__RECORDED DATA__.
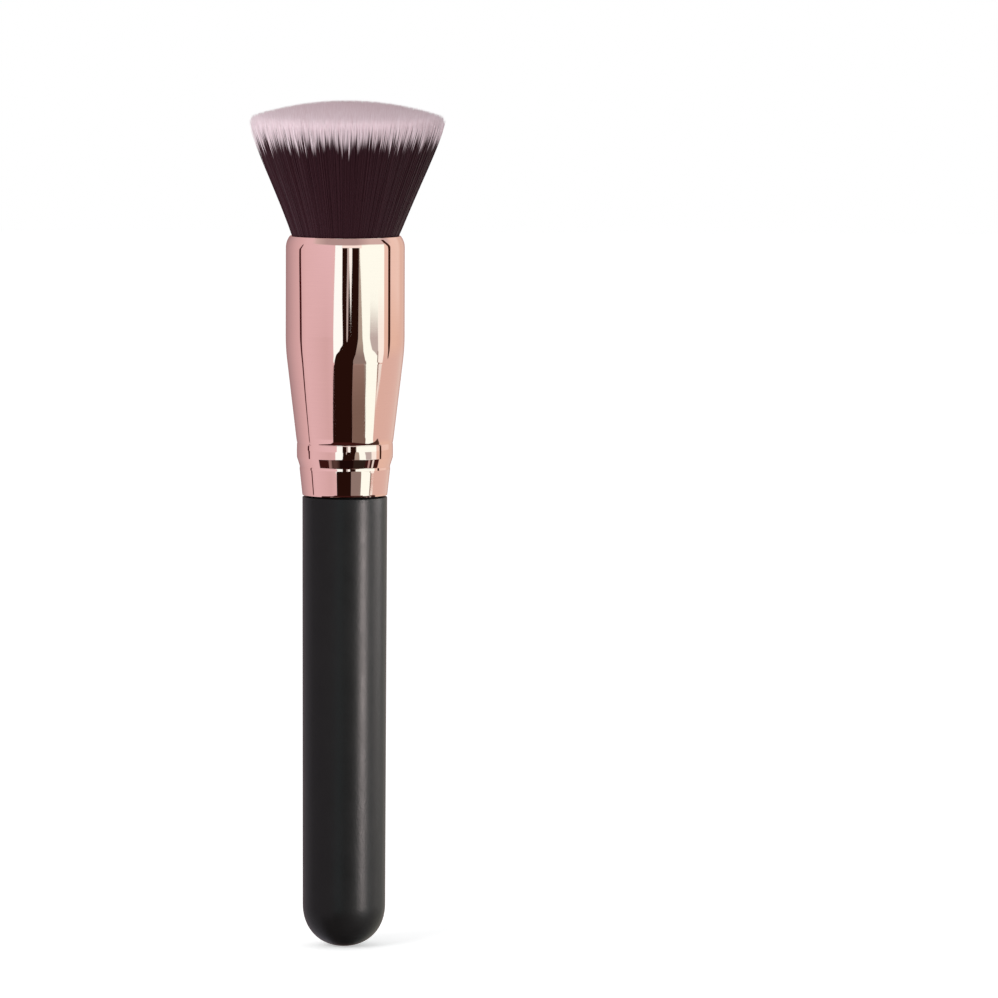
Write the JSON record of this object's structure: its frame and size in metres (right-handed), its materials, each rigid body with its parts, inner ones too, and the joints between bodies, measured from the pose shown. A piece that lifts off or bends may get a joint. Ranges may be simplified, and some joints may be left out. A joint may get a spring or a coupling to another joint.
{
  "type": "flat top foundation brush",
  "caption": "Hand brush with a dense flared head of bristles cut to a gently domed flat top, a tapered crimped metal ferrule and a straight round handle with a domed end.",
  "frame": {"origin": "middle of the small flat at the lower end of the handle's domed butt", "axes": "+Z along the brush's axis from the butt to the bristles; the brush is round, so +X and +Y are any two square directions"},
  "size_m": [0.0378, 0.0378, 0.165],
  "materials": {
    "handle_lacquer": "matte",
    "ferrule_metal": "polished",
    "bristle_fibre": "satin",
    "glued_fibre": "satin",
    "waxed_thread": "matte",
    "potting_resin": "gloss",
    "hard_glue": "satin"
  },
  "bodies": {
    "root": {"handle": "handle_lacquer", "ferrule": "ferrule_metal", "bristle_tuft": "bristle_fibre", "bristle_root": "glued_fibre", "knot_thread": "waxed_thread", "resin_plug": "potting_resin", "spigot_glue": "hard_glue"}
  },
  "joints": []
}
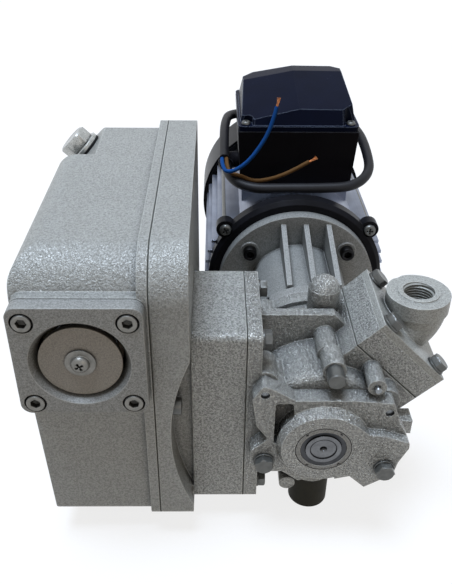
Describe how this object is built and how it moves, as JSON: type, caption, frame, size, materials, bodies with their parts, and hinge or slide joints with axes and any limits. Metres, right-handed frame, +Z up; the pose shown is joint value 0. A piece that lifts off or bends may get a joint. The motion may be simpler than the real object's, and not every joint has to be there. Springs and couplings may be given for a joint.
{
  "type": "rotary vane vacuum pump",
  "caption": "Oil lubricated rotary vane vacuum pump: exhaust box, transfer block, cast pump with angled inlet port, ribbed bell housing, foot mounted motor with terminal box and cable",
  "frame": {"origin": "centre of the underside of the front rubber foot, on the floor", "axes": "+X right towards the inlet, +Y back along the shaft from pump to motor, +Z up"},
  "size_m": [0.2446, 0.3827, 0.211],
  "materials": {
    "cast_paint": "grey green hammered paint on a rough casting",
    "smooth_paint": "smooth grey paint",
    "gasket_sheet": "dark fibre sheet",
    "zinc": "zinc plated steel",
    "spring_steel": "spring steel",
    "steel": "ground steel",
    "vane_resin": "dark moulded resin",
    "filter_cloth": "pale glass fibre fleece",
    "black_plastic": "moulded black plastic",
    "seal_rubber": "black rubber",
    "black_paint": "satin black paint",
    "aluminium": "drawn aluminium",
    "core_iron": "varnished core iron and winding",
    "clear_glass": "clear glass",
    "foot_rubber": "dark rubber",
    "cable_sheath": "black sheath",
    "blue_insulation": "blue wire insulation",
    "brown_insulation": "brown wire insulation"
  },
  "bodies": {
    "pump_frame": {"exhaust_box": "cast_paint", "box_cover": "cast_paint", "exhaust_plate": "cast_paint", "deflector_disc": "cast_paint", "transfer_block": "cast_paint", "pump_cylinder": "cast_paint", "front_end_cover": "cast_paint", "rear_end_cover": "cast_paint", "inlet_valve_body": "cast_paint", "bell_housing": "cast_paint", "inlet_elbow": "smooth_paint", "box_gasket": "gasket_sheet", "plate_gasket": "gasket_sheet", "block_gasket": "gasket_sheet", "inlet_gasket": "gasket_sheet", "box_cover_screws": "zinc", "plate_screws": "zinc", "disc_screw": "zinc", "casting_bolts": "zinc", "inlet_bolts": "zinc", "bell_screws": "zinc", "tie_rods": "zinc", "lid_screws": "zinc", "nozzle_plug": "zinc", "oil_filler_plug": "zinc", "filter_spring": "spring_steel", "inlet_screen": "spring_steel", "dowel_pins": "spring_steel", "bearing_outer_rings": "steel", "bearing_seals": "steel", "exhaust_filter": "filter_cloth", "terminal_box": "black_plastic", "terminal_lid": "black_plastic", "terminal_board": "black_plastic", "cable_gland": "black_plastic", "filler_seal": "seal_rubber", "motor_front_shield": "black_paint", "motor_rear_shield": "black_paint", "fan_cowl": "black_paint", "stator_housing": "aluminium", "sight_glass_ring": "aluminium", "oil_drain_plug": "aluminium", "stator_core": "core_iron", "sight_glass_lens": "clear_glass", "front_rubber_foot": "foot_rubber", "rear_rubber_feet": "foot_rubber", "power_cable": "cable_sheath", "blue_core": "blue_insulation", "brown_core": "brown_insulation"},
    "shaft": {"rotor": "steel", "vanes": "vane_resin", "bearing_inner_rings": "steel", "coupling_hubs": "vane_resin", "coupling_spider": "seal_rubber", "motor_rotor": "steel", "motor_fan": "vane_resin"},
    "bearing_cages": {"bearing_balls": "steel"},
    "inlet_valve": {"inlet_valve_plate": "spring_steel"},
    "exhaust_valve": {"exhaust_reed": "spring_steel"},
    "oil_float": {"float_lever": "black_plastic"}
  },
  "joints": [
    {"name": "shaft_spin", "type": "hinge", "parent": "pump_frame", "child": "shaft", "pos_m": [0, 0, 0.078], "axis": [0, 1, 0], "continuous": true},
    {"name": "cage_spin", "type": "hinge", "parent": "pump_frame", "child": "bearing_cages", "pos_m": [0, 0, 0.078], "axis": [0, 1, 0], "continuous": true},
    {"name": "inlet_valve_lift", "type": "slide", "parent": "pump_frame", "child": "inlet_valve", "axis": [-0.7071, 0, -0.7071], "range_m": [0, 0.004]},
    {"name": "exhaust_reed_lift", "type": "hinge", "parent": "pump_frame", "child": "exhaust_valve", "pos_m": [-0.04375, 0.0135, 0.1315], "axis": [0, 1, 0], "range_deg": [0, 7]},
    {"name": "float_lift", "type": "hinge", "parent": "pump_frame", "child": "oil_float", "pos_m": [-0.13635, 0.029, 0.0625], "axis": [1, 0, 0], "range_deg": [-8, 12]}
  ],
  "couplings": [
    {"joint": "cage_spin", "follows": "shaft_spin", "ratio": 0.435}
  ]
}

__THE EXERCISE__. Extract all of the material exactly as it is written.

__WRITTEN REPLY__.
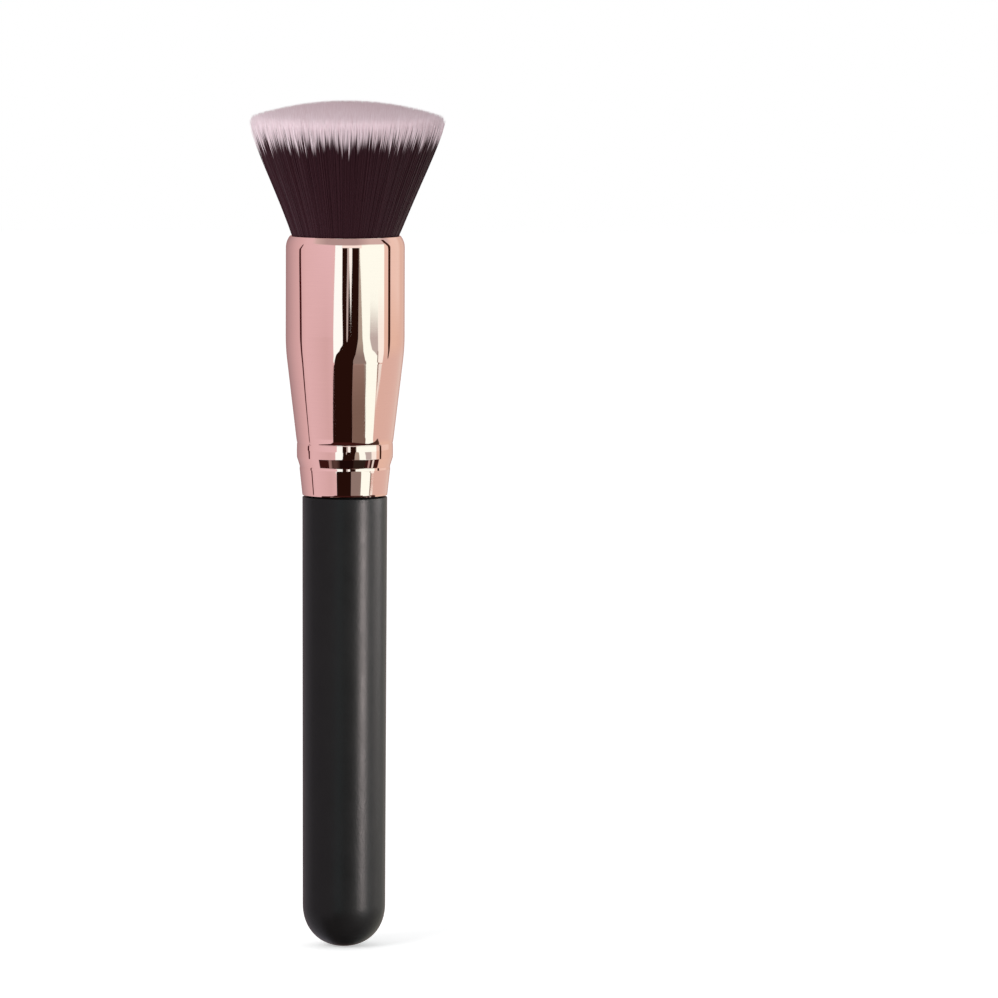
Write the JSON record of this object's structure: its frame and size in metres (right-handed), its materials, each rigid body with its parts, inner ones too, and the joints between bodies, measured from the pose shown. A piece that lifts off or bends may get a joint. Ranges may be simplified, and some joints may be left out. A joint may get a spring or a coupling to another joint.
{
  "type": "flat top foundation brush",
  "caption": "Hand brush with a dense flared head of bristles cut to a gently domed flat top, a tapered crimped metal ferrule and a straight round handle with a domed end.",
  "frame": {"origin": "middle of the small flat at the lower end of the handle's domed butt", "axes": "+Z along the brush's axis from the butt to the bristles; the brush is round, so +X and +Y are any two square directions"},
  "size_m": [0.0378, 0.0378, 0.165],
  "materials": {
    "handle_lacquer": "matte",
    "ferrule_metal": "polished",
    "bristle_fibre": "satin",
    "glued_fibre": "satin",
    "waxed_thread": "matte",
    "potting_resin": "gloss",
    "hard_glue": "satin"
  },
  "bodies": {
    "root": {"handle": "handle_lacquer", "ferrule": "ferrule_metal", "bristle_tuft": "bristle_fibre", "bristle_root": "glued_fibre", "knot_thread": "waxed_thread", "resin_plug": "potting_resin", "spigot_glue": "hard_glue"}
  },
  "joints": []
}
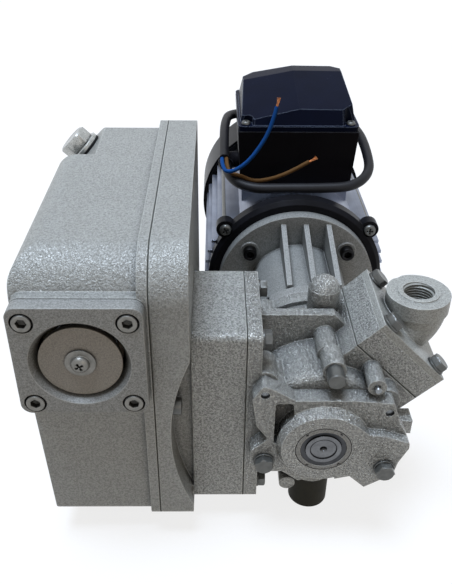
Describe how this object is built and how it moves, as JSON: type, caption, frame, size, materials, bodies with their parts, and hinge or slide joints with axes and any limits. Metres, right-handed frame, +Z up; the pose shown is joint value 0. A piece that lifts off or bends may get a joint. The motion may be simpler than the real object's, and not every joint has to be there. Springs and couplings may be given for a joint.
{
  "type": "rotary vane vacuum pump",
  "caption": "Oil lubricated rotary vane vacuum pump: exhaust box, transfer block, cast pump with angled inlet port, ribbed bell housing, foot mounted motor with terminal box and cable",
  "frame": {"origin": "centre of the underside of the front rubber foot, on the floor", "axes": "+X right towards the inlet, +Y back along the shaft from pump to motor, +Z up"},
  "size_m": [0.2446, 0.3827, 0.211],
  "materials": {
    "cast_paint": "grey green hammered paint on a rough casting",
    "smooth_paint": "smooth grey paint",
    "gasket_sheet": "dark fibre sheet",
    "zinc": "zinc plated steel",
    "spring_steel": "spring steel",
    "steel": "ground steel",
    "vane_resin": "dark moulded resin",
    "filter_cloth": "pale glass fibre fleece",
    "black_plastic": "moulded black plastic",
    "seal_rubber": "black rubber",
    "black_paint": "satin black paint",
    "aluminium": "drawn aluminium",
    "core_iron": "varnished core iron and winding",
    "clear_glass": "clear glass",
    "foot_rubber": "dark rubber",
    "cable_sheath": "black sheath",
    "blue_insulation": "blue wire insulation",
    "brown_insulation": "brown wire insulation"
  },
  "bodies": {
    "pump_frame": {"exhaust_box": "cast_paint", "box_cover": "cast_paint", "exhaust_plate": "cast_paint", "deflector_disc": "cast_paint", "transfer_block": "cast_paint", "pump_cylinder": "cast_paint", "front_end_cover": "cast_paint", "rear_end_cover": "cast_paint", "inlet_valve_body": "cast_paint", "bell_housing": "cast_paint", "inlet_elbow": "smooth_paint", "box_gasket": "gasket_sheet", "plate_gasket": "gasket_sheet", "block_gasket": "gasket_sheet", "inlet_gasket": "gasket_sheet", "box_cover_screws": "zinc", "plate_screws": "zinc", "disc_screw": "zinc", "casting_bolts": "zinc", "inlet_bolts": "zinc", "bell_screws": "zinc", "tie_rods": "zinc", "lid_screws": "zinc", "nozzle_plug": "zinc", "oil_filler_plug": "zinc", "filter_spring": "spring_steel", "inlet_screen": "spring_steel", "dowel_pins": "spring_steel", "bearing_outer_rings": "steel", "bearing_seals": "steel", "exhaust_filter": "filter_cloth", "terminal_box": "black_plastic", "terminal_lid": "black_plastic", "terminal_board": "black_plastic", "cable_gland": "black_plastic", "filler_seal": "seal_rubber", "motor_front_shield": "black_paint", "motor_rear_shield": "black_paint", "fan_cowl": "black_paint", "stator_housing": "aluminium", "sight_glass_ring": "aluminium", "oil_drain_plug": "aluminium", "stator_core": "core_iron", "sight_glass_lens": "clear_glass", "front_rubber_foot": "foot_rubber", "rear_rubber_feet": "foot_rubber", "power_cable": "cable_sheath", "blue_core": "blue_insulation", "brown_core": "brown_insulation"},
    "shaft": {"rotor": "steel", "vanes": "vane_resin", "bearing_inner_rings": "steel", "coupling_hubs": "vane_resin", "coupling_spider": "seal_rubber", "motor_rotor": "steel", "motor_fan": "vane_resin"},
    "bearing_cages": {"bearing_balls": "steel"},
    "inlet_valve": {"inlet_valve_plate": "spring_steel"},
    "exhaust_valve": {"exhaust_reed": "spring_steel"},
    "oil_float": {"float_lever": "black_plastic"}
  },
  "joints": [
    {"name": "shaft_spin", "type": "hinge", "parent": "pump_frame", "child": "shaft", "pos_m": [0, 0, 0.078], "axis": [0, 1, 0], "continuous": true},
    {"name": "cage_spin", "type": "hinge", "parent": "pump_frame", "child": "bearing_cages", "pos_m": [0, 0, 0.078], "axis": [0, 1, 0], "continuous": true},
    {"name": "inlet_valve_lift", "type": "slide", "parent": "pump_frame", "child": "inlet_valve", "axis": [-0.7071, 0, -0.7071], "range_m": [0, 0.004]},
    {"name": "exhaust_reed_lift", "type": "hinge", "parent": "pump_frame", "child": "exhaust_valve", "pos_m": [-0.04375, 0.0135, 0.1315], "axis": [0, 1, 0], "range_deg": [0, 7]},
    {"name": "float_lift", "type": "hinge", "parent": "pump_frame", "child": "oil_float", "pos_m": [-0.13635, 0.029, 0.0625], "axis": [1, 0, 0], "range_deg": [-8, 12]}
  ],
  "couplings": [
    {"joint": "cage_spin", "follows": "shaft_spin", "ratio": 0.435}
  ]
}